MATERIAL PROVIDED

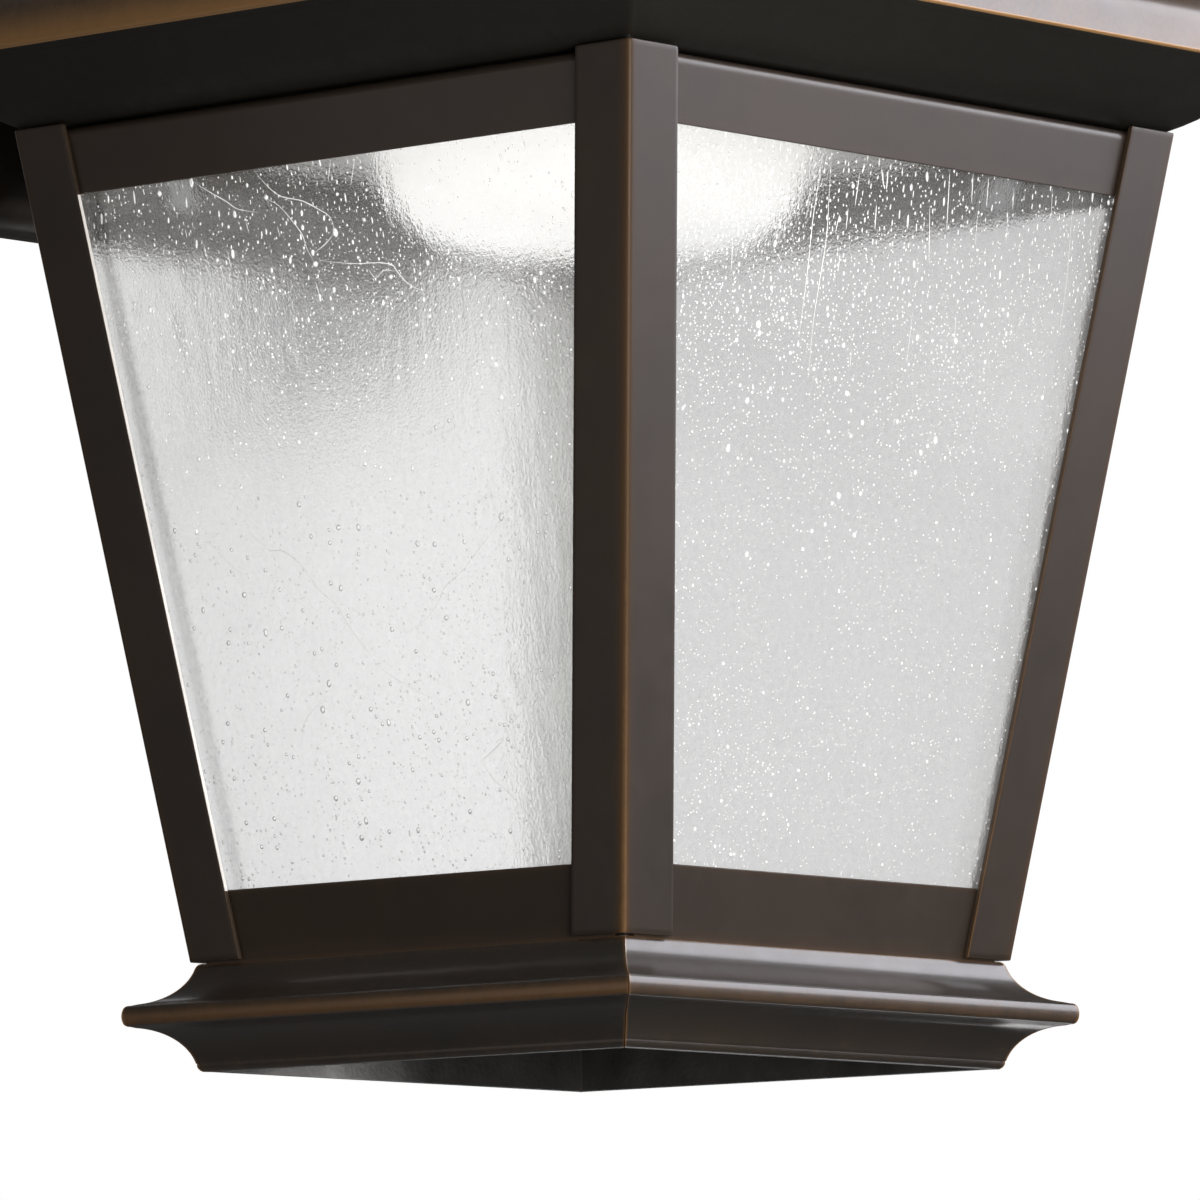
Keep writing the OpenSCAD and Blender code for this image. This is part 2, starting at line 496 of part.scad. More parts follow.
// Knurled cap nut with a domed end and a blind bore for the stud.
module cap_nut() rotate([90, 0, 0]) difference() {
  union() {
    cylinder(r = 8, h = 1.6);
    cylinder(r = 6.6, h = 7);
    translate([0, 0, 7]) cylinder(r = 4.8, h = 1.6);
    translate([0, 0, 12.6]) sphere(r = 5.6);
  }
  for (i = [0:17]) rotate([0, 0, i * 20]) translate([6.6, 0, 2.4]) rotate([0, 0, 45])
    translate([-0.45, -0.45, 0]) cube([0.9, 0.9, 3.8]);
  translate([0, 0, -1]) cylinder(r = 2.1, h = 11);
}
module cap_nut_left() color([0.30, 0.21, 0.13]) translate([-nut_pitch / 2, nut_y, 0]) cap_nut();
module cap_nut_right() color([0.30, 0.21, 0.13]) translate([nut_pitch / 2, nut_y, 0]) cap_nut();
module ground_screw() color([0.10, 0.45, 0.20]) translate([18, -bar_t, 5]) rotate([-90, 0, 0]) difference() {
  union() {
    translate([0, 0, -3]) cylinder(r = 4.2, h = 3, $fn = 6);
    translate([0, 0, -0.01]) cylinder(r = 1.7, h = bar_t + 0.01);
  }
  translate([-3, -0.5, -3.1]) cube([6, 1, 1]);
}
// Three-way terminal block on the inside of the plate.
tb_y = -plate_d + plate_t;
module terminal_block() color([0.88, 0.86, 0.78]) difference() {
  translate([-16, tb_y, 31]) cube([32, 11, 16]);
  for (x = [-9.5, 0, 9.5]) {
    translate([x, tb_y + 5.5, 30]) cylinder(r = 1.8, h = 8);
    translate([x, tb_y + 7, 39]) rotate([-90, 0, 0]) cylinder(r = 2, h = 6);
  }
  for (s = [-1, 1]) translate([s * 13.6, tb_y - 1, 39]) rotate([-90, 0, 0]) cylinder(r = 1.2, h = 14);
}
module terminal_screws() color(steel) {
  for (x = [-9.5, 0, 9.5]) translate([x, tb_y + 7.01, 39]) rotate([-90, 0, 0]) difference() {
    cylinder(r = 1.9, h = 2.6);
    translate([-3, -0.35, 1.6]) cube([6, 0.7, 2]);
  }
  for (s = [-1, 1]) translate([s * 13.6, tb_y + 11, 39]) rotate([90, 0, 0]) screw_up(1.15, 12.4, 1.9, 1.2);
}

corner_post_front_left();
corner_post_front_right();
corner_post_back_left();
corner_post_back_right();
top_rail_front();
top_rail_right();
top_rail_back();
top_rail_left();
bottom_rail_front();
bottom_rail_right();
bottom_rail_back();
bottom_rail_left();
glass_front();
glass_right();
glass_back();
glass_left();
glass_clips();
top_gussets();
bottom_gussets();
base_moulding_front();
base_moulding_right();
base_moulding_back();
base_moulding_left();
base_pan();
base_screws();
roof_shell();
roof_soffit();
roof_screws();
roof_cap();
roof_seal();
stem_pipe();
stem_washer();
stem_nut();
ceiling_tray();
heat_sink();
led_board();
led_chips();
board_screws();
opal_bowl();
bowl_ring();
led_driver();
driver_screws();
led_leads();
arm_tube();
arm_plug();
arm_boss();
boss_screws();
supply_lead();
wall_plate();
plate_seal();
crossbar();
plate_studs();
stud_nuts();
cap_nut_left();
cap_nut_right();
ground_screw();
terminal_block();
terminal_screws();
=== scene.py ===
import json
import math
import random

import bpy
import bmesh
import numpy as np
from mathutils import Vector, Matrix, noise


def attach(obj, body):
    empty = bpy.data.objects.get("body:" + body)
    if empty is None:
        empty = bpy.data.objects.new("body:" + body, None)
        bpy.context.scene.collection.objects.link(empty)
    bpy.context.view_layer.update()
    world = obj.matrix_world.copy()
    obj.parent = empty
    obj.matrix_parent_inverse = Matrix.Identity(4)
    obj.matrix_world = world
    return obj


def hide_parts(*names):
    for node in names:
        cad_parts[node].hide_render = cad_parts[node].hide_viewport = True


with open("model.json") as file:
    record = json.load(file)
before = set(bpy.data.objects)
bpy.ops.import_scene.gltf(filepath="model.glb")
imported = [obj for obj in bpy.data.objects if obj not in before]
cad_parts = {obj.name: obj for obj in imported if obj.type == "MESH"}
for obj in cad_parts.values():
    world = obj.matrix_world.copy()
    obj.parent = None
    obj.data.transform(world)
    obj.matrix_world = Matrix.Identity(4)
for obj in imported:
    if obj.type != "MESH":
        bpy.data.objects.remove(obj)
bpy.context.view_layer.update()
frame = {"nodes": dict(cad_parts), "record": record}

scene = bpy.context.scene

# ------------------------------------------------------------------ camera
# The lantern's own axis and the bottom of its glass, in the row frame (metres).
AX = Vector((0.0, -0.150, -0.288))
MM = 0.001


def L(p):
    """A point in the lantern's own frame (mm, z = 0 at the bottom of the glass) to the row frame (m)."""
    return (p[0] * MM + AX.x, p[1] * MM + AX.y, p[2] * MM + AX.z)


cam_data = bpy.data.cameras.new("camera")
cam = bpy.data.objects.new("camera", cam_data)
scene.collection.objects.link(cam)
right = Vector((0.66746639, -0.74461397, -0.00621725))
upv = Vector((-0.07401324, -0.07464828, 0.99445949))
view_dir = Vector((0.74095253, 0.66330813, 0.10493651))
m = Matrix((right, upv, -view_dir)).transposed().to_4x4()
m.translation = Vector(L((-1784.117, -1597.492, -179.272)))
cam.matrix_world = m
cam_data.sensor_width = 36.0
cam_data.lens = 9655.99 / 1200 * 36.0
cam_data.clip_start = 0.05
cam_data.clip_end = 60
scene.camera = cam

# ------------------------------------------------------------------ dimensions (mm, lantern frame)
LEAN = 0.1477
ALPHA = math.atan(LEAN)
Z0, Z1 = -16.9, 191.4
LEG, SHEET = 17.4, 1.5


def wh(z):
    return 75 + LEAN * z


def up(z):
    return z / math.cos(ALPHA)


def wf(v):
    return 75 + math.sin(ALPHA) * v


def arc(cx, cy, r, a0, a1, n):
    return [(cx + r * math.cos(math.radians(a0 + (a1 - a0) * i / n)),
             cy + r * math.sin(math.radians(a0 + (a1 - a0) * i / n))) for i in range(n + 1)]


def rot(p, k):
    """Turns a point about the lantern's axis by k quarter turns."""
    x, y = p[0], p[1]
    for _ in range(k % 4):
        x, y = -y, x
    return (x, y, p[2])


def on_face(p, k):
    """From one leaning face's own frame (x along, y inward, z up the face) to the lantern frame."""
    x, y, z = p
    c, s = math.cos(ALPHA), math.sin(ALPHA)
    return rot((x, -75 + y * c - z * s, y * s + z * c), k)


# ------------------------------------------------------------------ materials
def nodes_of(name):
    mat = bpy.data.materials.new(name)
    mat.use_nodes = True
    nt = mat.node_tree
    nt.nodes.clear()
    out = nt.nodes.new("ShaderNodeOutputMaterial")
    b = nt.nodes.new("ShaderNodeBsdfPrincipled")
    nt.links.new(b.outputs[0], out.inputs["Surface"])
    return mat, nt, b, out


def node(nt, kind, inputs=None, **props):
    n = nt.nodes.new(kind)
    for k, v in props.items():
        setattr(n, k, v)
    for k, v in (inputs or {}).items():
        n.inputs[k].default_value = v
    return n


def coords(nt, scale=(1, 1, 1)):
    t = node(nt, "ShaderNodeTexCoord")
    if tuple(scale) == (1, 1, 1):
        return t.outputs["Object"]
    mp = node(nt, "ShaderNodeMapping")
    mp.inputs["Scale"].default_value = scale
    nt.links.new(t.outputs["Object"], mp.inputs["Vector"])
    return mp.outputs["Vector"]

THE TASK
Hand back the material above in full, exactly as written.

RESPONSE TO THE EXERCISE
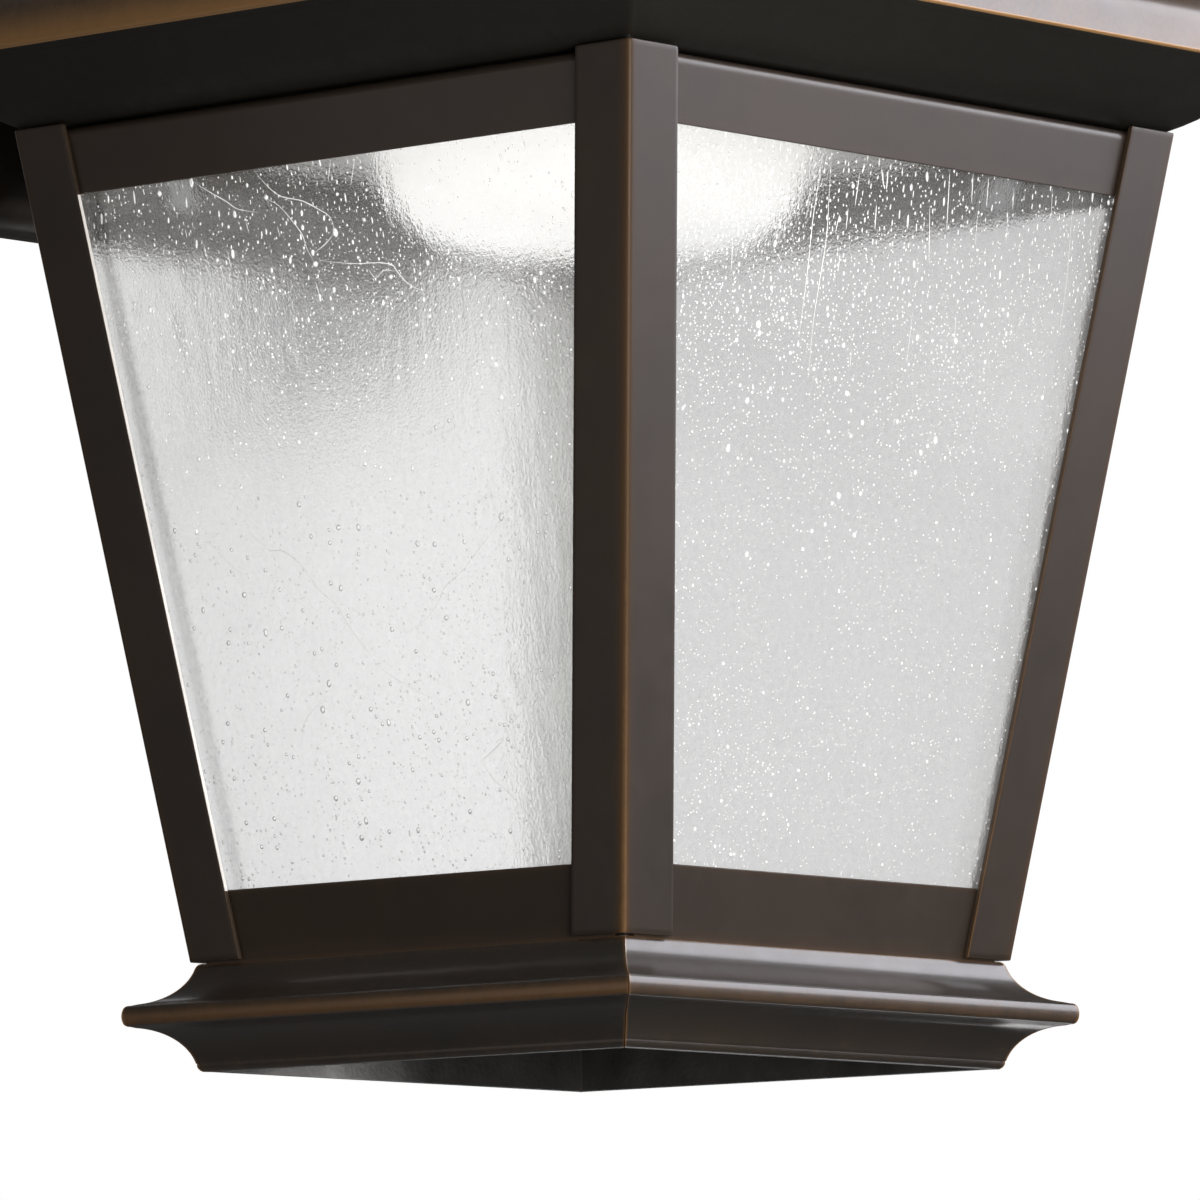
Keep writing the OpenSCAD and Blender code for this image. This is part 2, starting at line 496 of part.scad. More parts follow.
// Knurled cap nut with a domed end and a blind bore for the stud.
module cap_nut() rotate([90, 0, 0]) difference() {
  union() {
    cylinder(r = 8, h = 1.6);
    cylinder(r = 6.6, h = 7);
    translate([0, 0, 7]) cylinder(r = 4.8, h = 1.6);
    translate([0, 0, 12.6]) sphere(r = 5.6);
  }
  for (i = [0:17]) rotate([0, 0, i * 20]) translate([6.6, 0, 2.4]) rotate([0, 0, 45])
    translate([-0.45, -0.45, 0]) cube([0.9, 0.9, 3.8]);
  translate([0, 0, -1]) cylinder(r = 2.1, h = 11);
}
module cap_nut_left() color([0.30, 0.21, 0.13]) translate([-nut_pitch / 2, nut_y, 0]) cap_nut();
module cap_nut_right() color([0.30, 0.21, 0.13]) translate([nut_pitch / 2, nut_y, 0]) cap_nut();
module ground_screw() color([0.10, 0.45, 0.20]) translate([18, -bar_t, 5]) rotate([-90, 0, 0]) difference() {
  union() {
    translate([0, 0, -3]) cylinder(r = 4.2, h = 3, $fn = 6);
    translate([0, 0, -0.01]) cylinder(r = 1.7, h = bar_t + 0.01);
  }
  translate([-3, -0.5, -3.1]) cube([6, 1, 1]);
}
// Three-way terminal block on the inside of the plate.
tb_y = -plate_d + plate_t;
module terminal_block() color([0.88, 0.86, 0.78]) difference() {
  translate([-16, tb_y, 31]) cube([32, 11, 16]);
  for (x = [-9.5, 0, 9.5]) {
    translate([x, tb_y + 5.5, 30]) cylinder(r = 1.8, h = 8);
    translate([x, tb_y + 7, 39]) rotate([-90, 0, 0]) cylinder(r = 2, h = 6);
  }
  for (s = [-1, 1]) translate([s * 13.6, tb_y - 1, 39]) rotate([-90, 0, 0]) cylinder(r = 1.2, h = 14);
}
module terminal_screws() color(steel) {
  for (x = [-9.5, 0, 9.5]) translate([x, tb_y + 7.01, 39]) rotate([-90, 0, 0]) difference() {
    cylinder(r = 1.9, h = 2.6);
    translate([-3, -0.35, 1.6]) cube([6, 0.7, 2]);
  }
  for (s = [-1, 1]) translate([s * 13.6, tb_y + 11, 39]) rotate([90, 0, 0]) screw_up(1.15, 12.4, 1.9, 1.2);
}

corner_post_front_left();
corner_post_front_right();
corner_post_back_left();
corner_post_back_right();
top_rail_front();
top_rail_right();
top_rail_back();
top_rail_left();
bottom_rail_front();
bottom_rail_right();
bottom_rail_back();
bottom_rail_left();
glass_front();
glass_right();
glass_back();
glass_left();
glass_clips();
top_gussets();
bottom_gussets();
base_moulding_front();
base_moulding_right();
base_moulding_back();
base_moulding_left();
base_pan();
base_screws();
roof_shell();
roof_soffit();
roof_screws();
roof_cap();
roof_seal();
stem_pipe();
stem_washer();
stem_nut();
ceiling_tray();
heat_sink();
led_board();
led_chips();
board_screws();
opal_bowl();
bowl_ring();
led_driver();
driver_screws();
led_leads();
arm_tube();
arm_plug();
arm_boss();
boss_screws();
supply_lead();
wall_plate();
plate_seal();
crossbar();
plate_studs();
stud_nuts();
cap_nut_left();
cap_nut_right();
ground_screw();
terminal_block();
terminal_screws();
=== scene.py ===
import json
import math
import random

import bpy
import bmesh
import numpy as np
from mathutils import Vector, Matrix, noise


def attach(obj, body):
    empty = bpy.data.objects.get("body:" + body)
    if empty is None:
        empty = bpy.data.objects.new("body:" + body, None)
        bpy.context.scene.collection.objects.link(empty)
    bpy.context.view_layer.update()
    world = obj.matrix_world.copy()
    obj.parent = empty
    obj.matrix_parent_inverse = Matrix.Identity(4)
    obj.matrix_world = world
    return obj


def hide_parts(*names):
    for node in names:
        cad_parts[node].hide_render = cad_parts[node].hide_viewport = True


with open("model.json") as file:
    record = json.load(file)
before = set(bpy.data.objects)
bpy.ops.import_scene.gltf(filepath="model.glb")
imported = [obj for obj in bpy.data.objects if obj not in before]
cad_parts = {obj.name: obj for obj in imported if obj.type == "MESH"}
for obj in cad_parts.values():
    world = obj.matrix_world.copy()
    obj.parent = None
    obj.data.transform(world)
    obj.matrix_world = Matrix.Identity(4)
for obj in imported:
    if obj.type != "MESH":
        bpy.data.objects.remove(obj)
bpy.context.view_layer.update()
frame = {"nodes": dict(cad_parts), "record": record}

scene = bpy.context.scene

# ------------------------------------------------------------------ camera
# The lantern's own axis and the bottom of its glass, in the row frame (metres).
AX = Vector((0.0, -0.150, -0.288))
MM = 0.001


def L(p):
    """A point in the lantern's own frame (mm, z = 0 at the bottom of the glass) to the row frame (m)."""
    return (p[0] * MM + AX.x, p[1] * MM + AX.y, p[2] * MM + AX.z)


cam_data = bpy.data.cameras.new("camera")
cam = bpy.data.objects.new("camera", cam_data)
scene.collection.objects.link(cam)
right = Vector((0.66746639, -0.74461397, -0.00621725))
upv = Vector((-0.07401324, -0.07464828, 0.99445949))
view_dir = Vector((0.74095253, 0.66330813, 0.10493651))
m = Matrix((right, upv, -view_dir)).transposed().to_4x4()
m.translation = Vector(L((-1784.117, -1597.492, -179.272)))
cam.matrix_world = m
cam_data.sensor_width = 36.0
cam_data.lens = 9655.99 / 1200 * 36.0
cam_data.clip_start = 0.05
cam_data.clip_end = 60
scene.camera = cam

# ------------------------------------------------------------------ dimensions (mm, lantern frame)
LEAN = 0.1477
ALPHA = math.atan(LEAN)
Z0, Z1 = -16.9, 191.4
LEG, SHEET = 17.4, 1.5


def wh(z):
    return 75 + LEAN * z


def up(z):
    return z / math.cos(ALPHA)


def wf(v):
    return 75 + math.sin(ALPHA) * v


def arc(cx, cy, r, a0, a1, n):
    return [(cx + r * math.cos(math.radians(a0 + (a1 - a0) * i / n)),
             cy + r * math.sin(math.radians(a0 + (a1 - a0) * i / n))) for i in range(n + 1)]


def rot(p, k):
    """Turns a point about the lantern's axis by k quarter turns."""
    x, y = p[0], p[1]
    for _ in range(k % 4):
        x, y = -y, x
    return (x, y, p[2])


def on_face(p, k):
    """From one leaning face's own frame (x along, y inward, z up the face) to the lantern frame."""
    x, y, z = p
    c, s = math.cos(ALPHA), math.sin(ALPHA)
    return rot((x, -75 + y * c - z * s, y * s + z * c), k)


# ------------------------------------------------------------------ materials
def nodes_of(name):
    mat = bpy.data.materials.new(name)
    mat.use_nodes = True
    nt = mat.node_tree
    nt.nodes.clear()
    out = nt.nodes.new("ShaderNodeOutputMaterial")
    b = nt.nodes.new("ShaderNodeBsdfPrincipled")
    nt.links.new(b.outputs[0], out.inputs["Surface"])
    return mat, nt, b, out


def node(nt, kind, inputs=None, **props):
    n = nt.nodes.new(kind)
    for k, v in props.items():
        setattr(n, k, v)
    for k, v in (inputs or {}).items():
        n.inputs[k].default_value = v
    return n


def coords(nt, scale=(1, 1, 1)):
    t = node(nt, "ShaderNodeTexCoord")
    if tuple(scale) == (1, 1, 1):
        return t.outputs["Object"]
    mp = node(nt, "ShaderNodeMapping")
    mp.inputs["Scale"].default_value = scale
    nt.links.new(t.outputs["Object"], mp.inputs["Vector"])
    return mp.outputs["Vector"]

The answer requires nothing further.